The 2005 Danger Room Reprint editions are no longer available there, but I do supply them with copies of the recent material I've printed like Dog of Dawn, Dog of Dusk and Natural Functions.

Yesterday I dropped off a couple copies of We Rode With the Clowns and took these photos.

The Danger Room is also where I first met Chelsea Baker, another cartoonist who migrated to Oly in order to attend the Evergroove State College. Not only is she one of the organizers of the Oly Comix Fest, but she also contributed to We Rode With The Clowns. You can find her cartoons in Olympia Power and Light, a local biweekly.

201 4th Avenue West
Olympia, WA 98501-1003
(360) 705-3050

Tuesday, December 21, 2010

Library Comix




















Although this was really a comic book by committee, the group pretty much let me do what I wanted with the graphics and story for the little tour guide critter.

The Evergreen State College was where I attended school in my undergrad years (1974-1979), and I returned there to work as the acting head of cataloging in the library from 1986-1988. When I arrived as an employee the printed library guide then in use was a Lynda Barry booklet that had apparently been modified and reprinted for a few years.

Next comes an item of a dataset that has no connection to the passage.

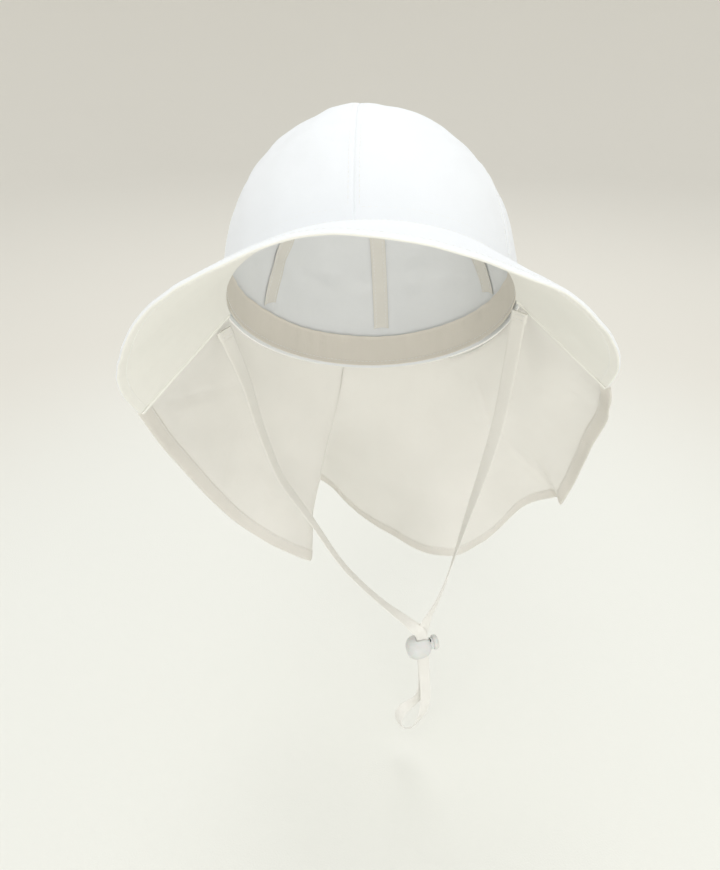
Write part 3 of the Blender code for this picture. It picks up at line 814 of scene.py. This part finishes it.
def brim(turn, out, under=0.0):
    drop = brim_drop(turn)
    reach = out * np.cos(drop) - under * np.sin(drop)
    return np.stack([
        (CROWN_HALF_WIDTH + reach) * np.sin(turn),
        -(CROWN_HALF_DEPTH + reach) * np.cos(turn),
        -out * np.sin(drop) - under * np.cos(drop),
    ], axis=-1)


def brim_wave(turn, out):
    """The soft brim's own unevenness, measured downwards."""
    share = np.clip(out / BRIM_WIDTH, 0.0, 1.2)
    where = np.stack([np.sin(turn) * 1.1, np.cos(turn) * 1.1, share * 0.8], axis=-1)
    lazy = bumpy(where, (0.30, 0.30, 0.8), 5.1) * BRIM_LAZY * share ** 1.5
    fine = bumpy(where, (0.09, 0.09, 0.3), 14.0) * BRIM_FINE * share
    hold = smooth_step(BRIM_END, BRIM_END - 0.2, np.abs(turn))
    return (lazy + fine) * hold


def brim_surface(turn, out, under):
    return brim(turn, out, under + brim_wave(turn, out)) @ HAT.T


def brim_layer(turn, upper):
    """One side of the brim as (outs, unders): flat, then round its share of the thin edge."""
    width = brim_width(turn)
    half = EDGE_THICK / 2
    side = -1.0 if upper else 1.0
    outs = []
    unders = []
    for share in np.linspace(0.0, 1.0, 40):
        out = -SEWN_IN + (width - half + SEWN_IN) * share
        from_edge = width - out
        thin = smooth_step(EDGE_THINS, half, from_edge)
        depth = (BRIM_THICK * (1.0 - thin) + EDGE_THICK * thin) / 2
        bead = EDGE_BEAD * smooth_step(EDGE_STITCH, EDGE_STITCH - 0.0012, from_edge)
        groove = EDGE_BEAD * np.exp(-((from_edge - EDGE_STITCH) / 0.0007) ** 2)
        outs.append(out)
        unders.append(BRIM_THICK / 2 + side * (depth + bead - groove))
    angles = np.linspace(0.0, EDGE_TURN, 8)[1:] if upper else np.linspace(math.pi, EDGE_TURN + 0.12, 7)[1:]
    for angle in angles:
        outs.append(width - half + half * math.sin(angle))
        unders.append(np.full_like(width, BRIM_THICK / 2 - (half + EDGE_BEAD) * math.cos(angle)))
    return np.array(outs).T, np.array(unders).T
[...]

My version was first published in 1987 and then revised and reprinted for the 1988 and 1989 school years, but by that time I had moved on. I don't know if it was published beyond 1989. It is safe to say that out of all my comix this one has had one of the highest copy counts.

Trivia:

Pages 4-6: The Library has since been gutted and rebuilt. There was a ghost residing on the floor on page 6. He was seen by a library student worker in 1988 striding from the "Big Hole" to where the letters "PA" are drawn. I'm told he's still around. This fellow was the subject of one of my Bezango columns for Olympia Power & Light.

Page 16: Morty the Dog readers might've heard of Marge Brown (1956-2006) who was also known as an animator and all around nice person.

Page 20: Yup, there's yours truly. With less weight and more hair.